Die russische Regierung hat wiederholt eine objektive internationale Untersuchung der Ereignisse in Khan Schaikhun gefordert. Das ist nicht unwichtig und steht in schärfstem Kontrast zum Verhalten der Trump-Regierung, die als Richter, Jury und Henker in einer Person agierte. Im Verlauf von nur drei Tagen hat sie die Fakten erkannt, den Übeltäter identifiziert und die Strafe vollstreckt. So sieht keine Methode aus, die von Recht, „Völkerrecht“ und Gesetz ausgeht. Das ist das Gesetz des Dschungels, in welchem die mächtigste imperialistische Militärmacht einfach macht was sie will.

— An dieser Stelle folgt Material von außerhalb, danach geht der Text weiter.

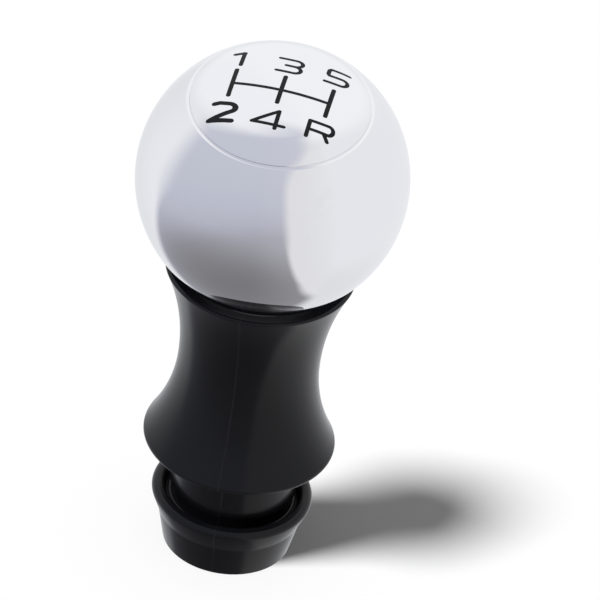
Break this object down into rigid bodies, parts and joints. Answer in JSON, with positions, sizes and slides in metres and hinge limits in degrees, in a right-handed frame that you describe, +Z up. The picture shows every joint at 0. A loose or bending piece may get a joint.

Es gibt allen Grund anzunehmen, dass der Giftgasangriff auf Khan Schaikhun von der CIA und ihren Rebellenhandlangern fabriziert wurde, um eine Umkehr der Politik der Trump-Regierung zu erzwingen und den Weg für eine amerikanische Militärintervention freizumachen. Der Angriff folgt dem Muster des letzten angeblichen Chemiewaffenangriffs vom August 2013, als die Rebellen um direkte amerikanische Unterstützung ersuchten, und der amerikanische Außenminister John Kerry ihnen antwortete, notwendig sei, dass „etwas passiere“. Kurz darauf wurden über tausend Menschen in Ghuta, einem von Rebellen gehaltenen Vorort von Damaskus, durch Nervengas getötet.

Die politischen Nutznießer dieses Angriffs waren die syrischen Rebellen. Seymour Hersh, einer der wenigen ehrlichen Journalisten, die immer noch ihren Beruf ausüben und nicht im Gefängnis sitzen oder im Exil leben, fertigte einen akribischen Enthüllungsbericht zum Angriff von Ghuta an. Darin wies er nach, dass dieser wahrscheinlich von der al-Nusra-Front, dem syrischen al-Qaida-Ableger, ausgeführt wurde, die chemische Waffen aus der Türkei erhielt. Die al-Nusra-Front ist heute unter neuem Namen die beherrschende Miliz in Khan Schaikhun.

Der Angriff von Ghuta hatte nicht die erwarteten Folgen. Das britische Parlament stimmte gegen einen gemeinsamen Angriff auf Syrien. Gleichzeitig kam es im Pentagon zu scharfen Meinungsverschiedenheiten über die Interventionsfrage. Also ruderte Präsident Obama zurück. Damit löste er enorme Frustration bei der CIA und führenden Demokraten aus, wie bei seiner ehemaligen Außenministerin Hillary Clinton.

Hätte Clinton die Wahlen von 2016 gewonnen, hätte das ohne jeden Zweifel zu einer sofortigen und dramatischen Eskalation der amerikanischen Beteiligung am syrischen Bürgerkrieg geführt. Auf Trumps überraschenden Sieg folgte ein heftiger Konflikt, der sich um erfundene angebliche russische Wahlmanipulationen drehte, die Trump zugute gekommen sein sollen. Der Zweck war, die Politik der Trump-Administration gegen Russland und Syrien zu wenden.

Dies hat jetzt offenbar zum Sieg der amerikanischen Geheimdienste und der Demokraten geführt, die den internen Kampf innerhalb der amerikanischen herrschenden Elite für sich entschieden haben. Sie haben Trump auf einen Kurs gebracht, der zu einer umfassenden Intervention des US-Militärs in den syrischen Bürgerkrieg zu führen droht. Der nächste Schritt könnte eine direkte Konfrontation mit dem atomar bewaffneten Russland sein.